Les entraves physiques au travail d’information (courtes privations de
liberté, interpellations, convocations) ont été particulièrement
nombreuses et rendent compte dans bien des cas des efforts déployés
par les gouvernements pour étouffer l’information qui les fragilise.
L’augmentation de 43% des agressions contre les journalistes et de 31%
des arrestations de net-citoyens – ces derniers en première ligne
comme relais d’information et de mobilisation de la rue dans des pays
soumis au black-out médiatique – sont une autre tendance forte de
l’année 2011, dans ce contexte riche en contestations populaires. Cinq
net-citoyens ont été tués en 2011, dont trois pour le seul Mexique.
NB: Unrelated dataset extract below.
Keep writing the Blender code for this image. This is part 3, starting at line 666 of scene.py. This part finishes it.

De la place Tahrir au Caire, à la ville de Khuzdar au Baloutchistan
(Pakistan), de la ville de Mogadiscio aux zones métropolitaines des
Philippines, l’année 2011, plus que jamais, illustre les risques
d’exercer le métier de journaliste en période d’instabilité politique.
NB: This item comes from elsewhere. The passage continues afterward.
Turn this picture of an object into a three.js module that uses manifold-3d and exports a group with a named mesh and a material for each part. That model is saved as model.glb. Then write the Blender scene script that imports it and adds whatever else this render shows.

Le danger était bel et bien dans la rue en 2011, souvent lors de
manifestations qui donné lieu à des heurts violents avec les forces de
l’ordre ou dégénéré en conflits. Les dix lieux répertoriés par
Reporters sans frontières marquent des situations extrêmes dans la
censure de la presse et dans les violences perpétrées contre ceux qui
œuvrent à une information libre et indépendante.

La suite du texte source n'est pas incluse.